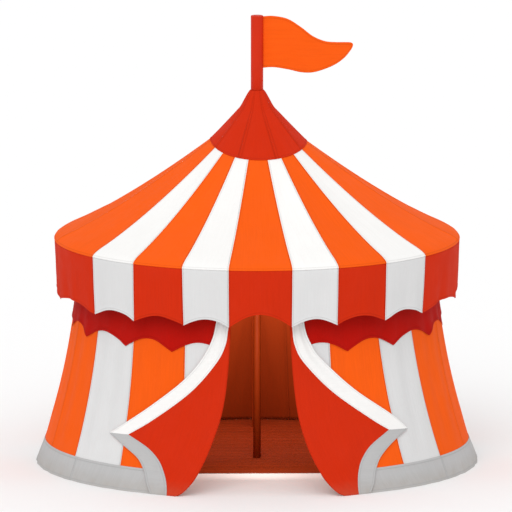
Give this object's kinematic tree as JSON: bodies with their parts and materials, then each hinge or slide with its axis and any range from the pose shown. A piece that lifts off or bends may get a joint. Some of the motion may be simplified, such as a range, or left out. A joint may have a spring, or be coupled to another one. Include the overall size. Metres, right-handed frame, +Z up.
{
  "type": "circus big top tent",
  "caption": "Round striped canvas tent with a flared wall, scalloped valances, a doorway held open by two folded flaps, a mast with a pennant, and a ring floor.",
  "frame": {"origin": "middle of the tent on the ground, at the underside of the ring floor", "axes": "+Z up, the doorway faces -Y, +X to the right of someone facing the doorway"},
  "size_m": [8.7944, 8.5398, 8.9871],
  "materials": {
    "orange_canvas": "matte woven canvas",
    "white_canvas": "matte woven canvas",
    "striped_wall": "matte woven canvas in orange and pale grey stripes, brown lining",
    "striped_valance": "matte woven canvas in red and pale grey stripes",
    "dark_red_canvas": "matte woven canvas",
    "grey_canvas": "matte woven canvas",
    "red_lining": "matte woven canvas with a white border and a grey hem",
    "red_canvas": "matte woven canvas",
    "red_paint": "satin paint",
    "brown_paint": "satin paint",
    "brown_floor": "painted boards"
  },
  "bodies": {
    "root": {"back_wall": "striped_wall", "crown_cap": "red_canvas", "crown_ring": "brown_paint", "door_flap_left": "red_lining", "door_flap_right": "red_lining", "eave_frame": "brown_paint", "flag": "orange_canvas", "flag_mast": "red_paint", "front_wall_left": "striped_wall", "front_wall_right": "striped_wall", "hem_band": "grey_canvas", "inner_valance": "dark_red_canvas", "king_pole": "brown_paint", "ring_floor": "brown_floor", "roof_gore_01": "orange_canvas", "roof_gore_02": "white_canvas", "roof_gore_03": "orange_canvas", "roof_gore_04": "white_canvas", "roof_gore_05": "orange_canvas", "roof_gore_06": "orange_canvas", "roof_gore_07": "orange_canvas", "roof_gore_08": "white_canvas", "roof_gore_09": "orange_canvas", "roof_gore_10": "white_canvas", "roof_gore_11": "orange_canvas", "roof_gore_12": "white_canvas", "roof_gore_13": "orange_canvas", "roof_gore_14": "white_canvas", "roof_gore_15": "orange_canvas", "roof_gore_16": "orange_canvas", "roof_gore_17": "orange_canvas", "roof_gore_18": "white_canvas", "roof_gore_19": "orange_canvas", "roof_gore_20": "white_canvas", "side_pole_back": "brown_paint", "side_pole_back_left": "brown_paint", "side_pole_back_right": "brown_paint", "side_pole_front_left": "brown_paint", "side_pole_front_right": "brown_paint", "side_pole_left": "brown_paint", "side_pole_right": "brown_paint", "side_wall_left": "striped_wall", "side_wall_right": "striped_wall", "valance": "striped_valance"}
  },
  "joints": []
}
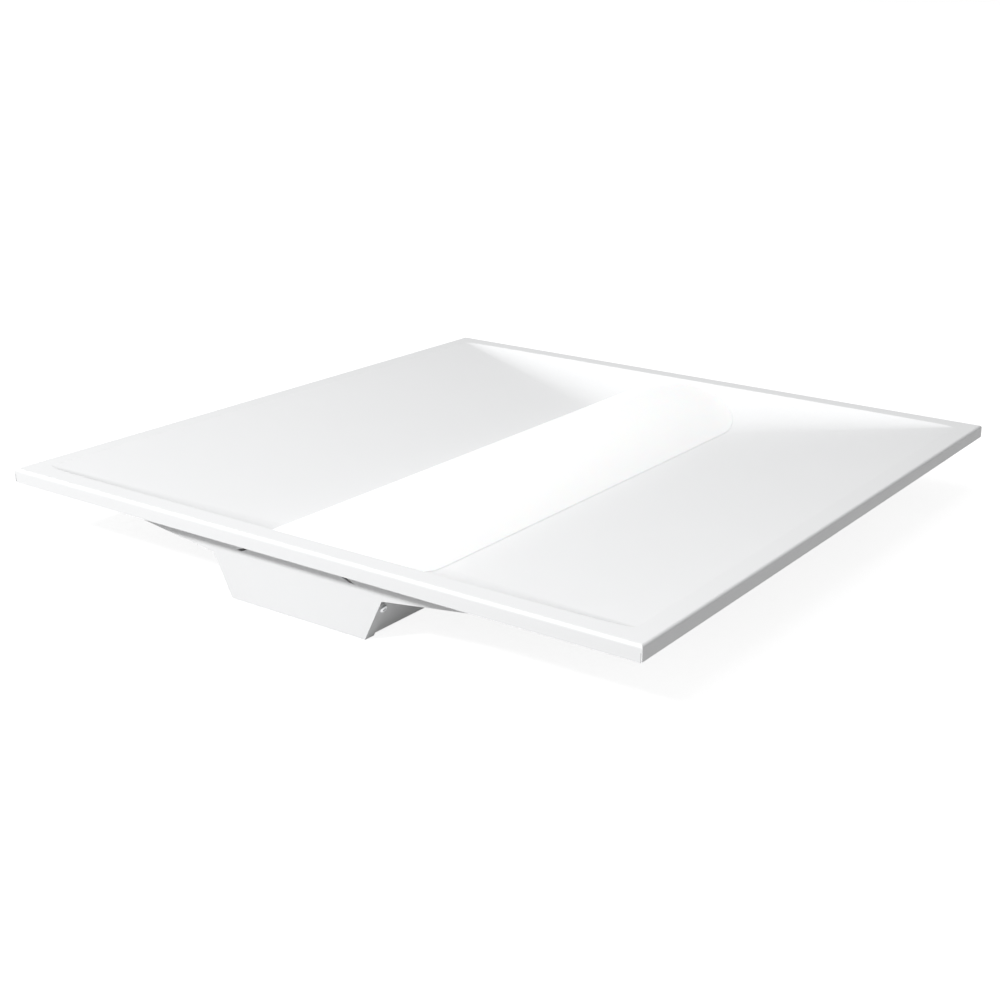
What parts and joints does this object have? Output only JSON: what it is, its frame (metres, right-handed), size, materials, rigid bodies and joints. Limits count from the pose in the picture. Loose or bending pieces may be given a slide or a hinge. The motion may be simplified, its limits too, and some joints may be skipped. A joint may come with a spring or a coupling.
{
  "type": "recessed troffer light",
  "caption": "Square lay-in recessed troffer: pressed white reflector pan with coved ends, barrel lens, driver channel behind, flip-out grid clips.",
  "frame": {"origin": "middle of the plane that the fixture lies on when it rests on its back, under the end plates' return flanges", "axes": "+Z out of the luminous face, +Y along the lens, +X across the lens. As pictured the fixture lies face up; in a ceiling it is turned over, so +Z points down into the room"},
  "size_m": [0.6032, 0.6032, 0.061],
  "materials": {
    "white_enamel": "fine-textured white powder coat on steel",
    "tray_enamel": "high-reflectance matte white on steel",
    "frosted_acrylic": "frosted white acrylic, translucent",
    "zinc_steel": "zinc-plated steel",
    "spring_steel": "bare spring steel",
    "board_white": "white solder mask on an aluminium-backed board",
    "led_phosphor": "yellow phosphor package",
    "driver_enamel": "white painted steel can",
    "terminal_plastic": "pale grey moulded nylon",
    "plug_plastic": "pale moulded nylon",
    "lead_black": "black wire insulation",
    "lead_white": "white wire insulation",
    "lead_red": "red wire insulation",
    "lead_blue": "blue wire insulation"
  },
  "bodies": {
    "housing": {"reflector_pan": "white_enamel", "channel": "white_enamel", "end_plate_front": "white_enamel", "end_plate_rear": "white_enamel", "end_plate_screws": "zinc_steel", "led_tray": "tray_enamel", "tray_standoffs": "zinc_steel", "tray_screws": "zinc_steel", "led_board_left": "board_white", "led_board_right": "board_white", "led_chips_left": "led_phosphor", "led_chips_right": "led_phosphor", "board_screws": "zinc_steel", "driver_base": "driver_enamel", "driver_lid": "driver_enamel", "driver_screws": "zinc_steel", "driver_terminals": "terminal_plastic", "disconnect_plug": "plug_plastic", "disconnect_socket": "terminal_plastic", "board_connector": "terminal_plastic", "supply_lead_live": "lead_black", "supply_lead_neutral": "lead_white", "board_lead_plus": "lead_red", "board_lead_minus": "lead_blue", "ground_screw": "zinc_steel", "lens_springs": "spring_steel", "access_hinge_pin": "zinc_steel", "clip_pins": "zinc_steel", "clip_bracket_front_left": "zinc_steel", "clip_bracket_front_right": "zinc_steel", "clip_bracket_rear_left": "zinc_steel", "clip_bracket_rear_right": "zinc_steel"},
    "lens": {"lens": "frosted_acrylic"},
    "access_cover": {"access_cover": "white_enamel", "cover_screw": "zinc_steel"},
    "grid_clip_front_left": {"grid_clip_front_left": "zinc_steel"},
    "grid_clip_front_right": {"grid_clip_front_right": "zinc_steel"},
    "grid_clip_rear_left": {"grid_clip_rear_left": "zinc_steel"},
    "grid_clip_rear_right": {"grid_clip_rear_right": "zinc_steel"}
  },
  "joints": [
    {"name": "lens_lift", "type": "slide", "parent": "housing", "child": "lens", "axis": [0, 0, 1], "range_m": [0, 0.06]},
    {"name": "access_cover_hinge", "type": "hinge", "parent": "housing", "child": "access_cover", "pos_m": [-0.08147, -0.17, 0.0287], "axis": [0, 1, 0], "range_deg": [0, 105]},
    {"name": "grid_clip_front_left_flip", "type": "hinge", "parent": "housing", "child": "grid_clip_front_left", "pos_m": [-0.29313, -0.18, 0.0525], "axis": [0, 1, 0], "range_deg": [0, 90]},
    {"name": "grid_clip_front_right_flip", "type": "hinge", "parent": "housing", "child": "grid_clip_front_right", "pos_m": [0.29313, -0.18, 0.0525], "axis": [0, -1, 0], "range_deg": [0, 90]},
    {"name": "grid_clip_rear_left_flip", "type": "hinge", "parent": "housing", "child": "grid_clip_rear_left", "pos_m": [-0.29313, 0.18, 0.0525], "axis": [0, 1, 0], "range_deg": [0, 90]},
    {"name": "grid_clip_rear_right_flip", "type": "hinge", "parent": "housing", "child": "grid_clip_rear_right", "pos_m": [0.29313, 0.18, 0.0525], "axis": [0, -1, 0], "range_deg": [0, 90]}
  ]
}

- Requirement -
Repeat the data exactly. Leave nothing out.

- Output of the task -
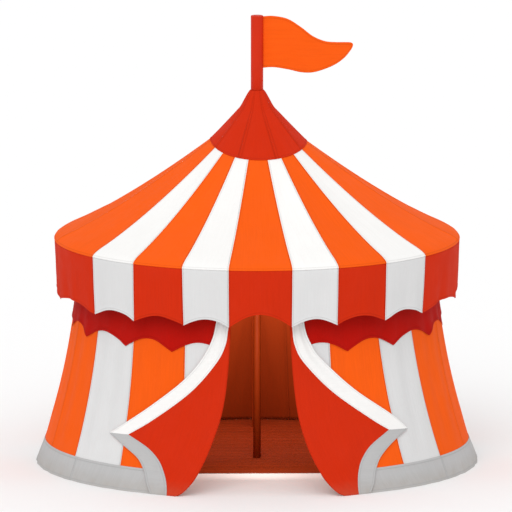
Give this object's kinematic tree as JSON: bodies with their parts and materials, then each hinge or slide with its axis and any range from the pose shown. A piece that lifts off or bends may get a joint. Some of the motion may be simplified, such as a range, or left out. A joint may have a spring, or be coupled to another one. Include the overall size. Metres, right-handed frame, +Z up.
{
  "type": "circus big top tent",
  "caption": "Round striped canvas tent with a flared wall, scalloped valances, a doorway held open by two folded flaps, a mast with a pennant, and a ring floor.",
  "frame": {"origin": "middle of the tent on the ground, at the underside of the ring floor", "axes": "+Z up, the doorway faces -Y, +X to the right of someone facing the doorway"},
  "size_m": [8.7944, 8.5398, 8.9871],
  "materials": {
    "orange_canvas": "matte woven canvas",
    "white_canvas": "matte woven canvas",
    "striped_wall": "matte woven canvas in orange and pale grey stripes, brown lining",
    "striped_valance": "matte woven canvas in red and pale grey stripes",
    "dark_red_canvas": "matte woven canvas",
    "grey_canvas": "matte woven canvas",
    "red_lining": "matte woven canvas with a white border and a grey hem",
    "red_canvas": "matte woven canvas",
    "red_paint": "satin paint",
    "brown_paint": "satin paint",
    "brown_floor": "painted boards"
  },
  "bodies": {
    "root": {"back_wall": "striped_wall", "crown_cap": "red_canvas", "crown_ring": "brown_paint", "door_flap_left": "red_lining", "door_flap_right": "red_lining", "eave_frame": "brown_paint", "flag": "orange_canvas", "flag_mast": "red_paint", "front_wall_left": "striped_wall", "front_wall_right": "striped_wall", "hem_band": "grey_canvas", "inner_valance": "dark_red_canvas", "king_pole": "brown_paint", "ring_floor": "brown_floor", "roof_gore_01": "orange_canvas", "roof_gore_02": "white_canvas", "roof_gore_03": "orange_canvas", "roof_gore_04": "white_canvas", "roof_gore_05": "orange_canvas", "roof_gore_06": "orange_canvas", "roof_gore_07": "orange_canvas", "roof_gore_08": "white_canvas", "roof_gore_09": "orange_canvas", "roof_gore_10": "white_canvas", "roof_gore_11": "orange_canvas", "roof_gore_12": "white_canvas", "roof_gore_13": "orange_canvas", "roof_gore_14": "white_canvas", "roof_gore_15": "orange_canvas", "roof_gore_16": "orange_canvas", "roof_gore_17": "orange_canvas", "roof_gore_18": "white_canvas", "roof_gore_19": "orange_canvas", "roof_gore_20": "white_canvas", "side_pole_back": "brown_paint", "side_pole_back_left": "brown_paint", "side_pole_back_right": "brown_paint", "side_pole_front_left": "brown_paint", "side_pole_front_right": "brown_paint", "side_pole_left": "brown_paint", "side_pole_right": "brown_paint", "side_wall_left": "striped_wall", "side_wall_right": "striped_wall", "valance": "striped_valance"}
  },
  "joints": []
}
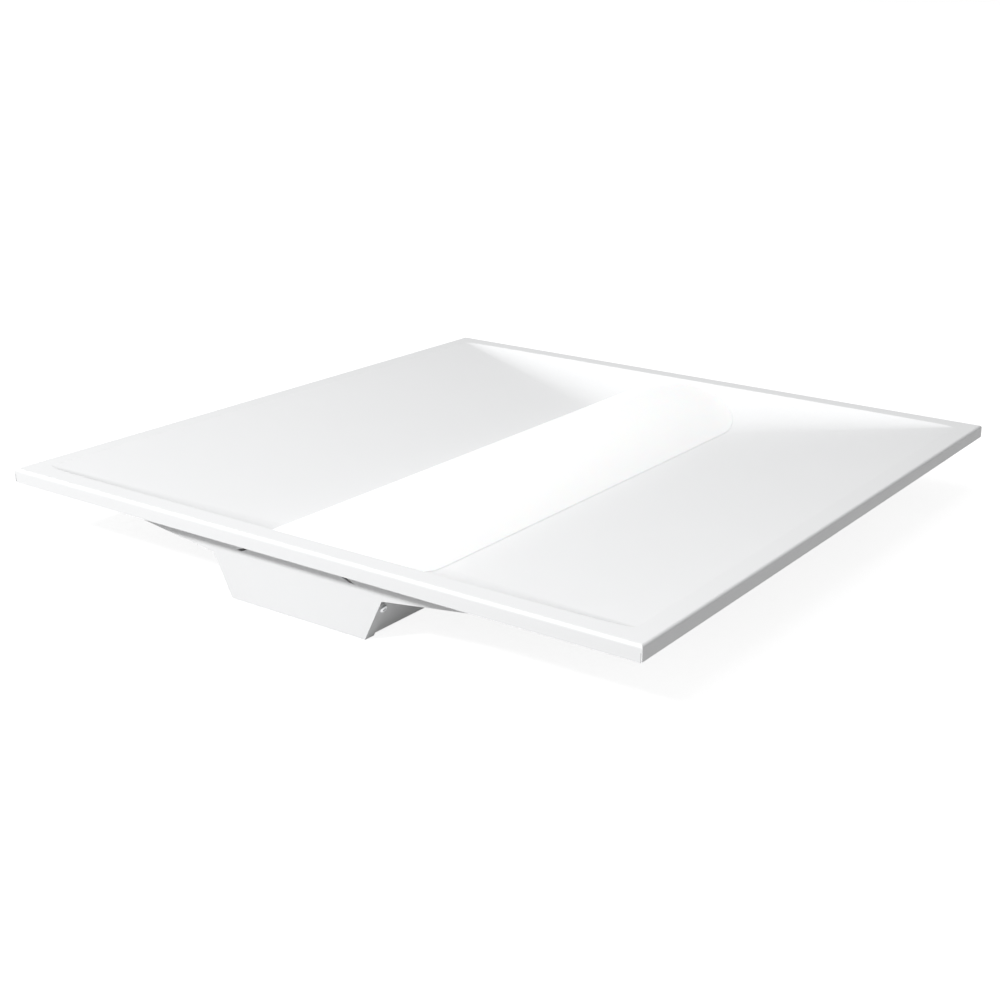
What parts and joints does this object have? Output only JSON: what it is, its frame (metres, right-handed), size, materials, rigid bodies and joints. Limits count from the pose in the picture. Loose or bending pieces may be given a slide or a hinge. The motion may be simplified, its limits too, and some joints may be skipped. A joint may come with a spring or a coupling.
{
  "type": "recessed troffer light",
  "caption": "Square lay-in recessed troffer: pressed white reflector pan with coved ends, barrel lens, driver channel behind, flip-out grid clips.",
  "frame": {"origin": "middle of the plane that the fixture lies on when it rests on its back, under the end plates' return flanges", "axes": "+Z out of the luminous face, +Y along the lens, +X across the lens. As pictured the fixture lies face up; in a ceiling it is turned over, so +Z points down into the room"},
  "size_m": [0.6032, 0.6032, 0.061],
  "materials": {
    "white_enamel": "fine-textured white powder coat on steel",
    "tray_enamel": "high-reflectance matte white on steel",
    "frosted_acrylic": "frosted white acrylic, translucent",
    "zinc_steel": "zinc-plated steel",
    "spring_steel": "bare spring steel",
    "board_white": "white solder mask on an aluminium-backed board",
    "led_phosphor": "yellow phosphor package",
    "driver_enamel": "white painted steel can",
    "terminal_plastic": "pale grey moulded nylon",
    "plug_plastic": "pale moulded nylon",
    "lead_black": "black wire insulation",
    "lead_white": "white wire insulation",
    "lead_red": "red wire insulation",
    "lead_blue": "blue wire insulation"
  },
  "bodies": {
    "housing": {"reflector_pan": "white_enamel", "channel": "white_enamel", "end_plate_front": "white_enamel", "end_plate_rear": "white_enamel", "end_plate_screws": "zinc_steel", "led_tray": "tray_enamel", "tray_standoffs": "zinc_steel", "tray_screws": "zinc_steel", "led_board_left": "board_white", "led_board_right": "board_white", "led_chips_left": "led_phosphor", "led_chips_right": "led_phosphor", "board_screws": "zinc_steel", "driver_base": "driver_enamel", "driver_lid": "driver_enamel", "driver_screws": "zinc_steel", "driver_terminals": "terminal_plastic", "disconnect_plug": "plug_plastic", "disconnect_socket": "terminal_plastic", "board_connector": "terminal_plastic", "supply_lead_live": "lead_black", "supply_lead_neutral": "lead_white", "board_lead_plus": "lead_red", "board_lead_minus": "lead_blue", "ground_screw": "zinc_steel", "lens_springs": "spring_steel", "access_hinge_pin": "zinc_steel", "clip_pins": "zinc_steel", "clip_bracket_front_left": "zinc_steel", "clip_bracket_front_right": "zinc_steel", "clip_bracket_rear_left": "zinc_steel", "clip_bracket_rear_right": "zinc_steel"},
    "lens": {"lens": "frosted_acrylic"},
    "access_cover": {"access_cover": "white_enamel", "cover_screw": "zinc_steel"},
    "grid_clip_front_left": {"grid_clip_front_left": "zinc_steel"},
    "grid_clip_front_right": {"grid_clip_front_right": "zinc_steel"},
    "grid_clip_rear_left": {"grid_clip_rear_left": "zinc_steel"},
    "grid_clip_rear_right": {"grid_clip_rear_right": "zinc_steel"}
  },
  "joints": [
    {"name": "lens_lift", "type": "slide", "parent": "housing", "child": "lens", "axis": [0, 0, 1], "range_m": [0, 0.06]},
    {"name": "access_cover_hinge", "type": "hinge", "parent": "housing", "child": "access_cover", "pos_m": [-0.08147, -0.17, 0.0287], "axis": [0, 1, 0], "range_deg": [0, 105]},
    {"name": "grid_clip_front_left_flip", "type": "hinge", "parent": "housing", "child": "grid_clip_front_left", "pos_m": [-0.29313, -0.18, 0.0525], "axis": [0, 1, 0], "range_deg": [0, 90]},
    {"name": "grid_clip_front_right_flip", "type": "hinge", "parent": "housing", "child": "grid_clip_front_right", "pos_m": [0.29313, -0.18, 0.0525], "axis": [0, -1, 0], "range_deg": [0, 90]},
    {"name": "grid_clip_rear_left_flip", "type": "hinge", "parent": "housing", "child": "grid_clip_rear_left", "pos_m": [-0.29313, 0.18, 0.0525], "axis": [0, 1, 0], "range_deg": [0, 90]},
    {"name": "grid_clip_rear_right_flip", "type": "hinge", "parent": "housing", "child": "grid_clip_rear_right", "pos_m": [0.29313, 0.18, 0.0525], "axis": [0, -1, 0], "range_deg": [0, 90]}
  ]
}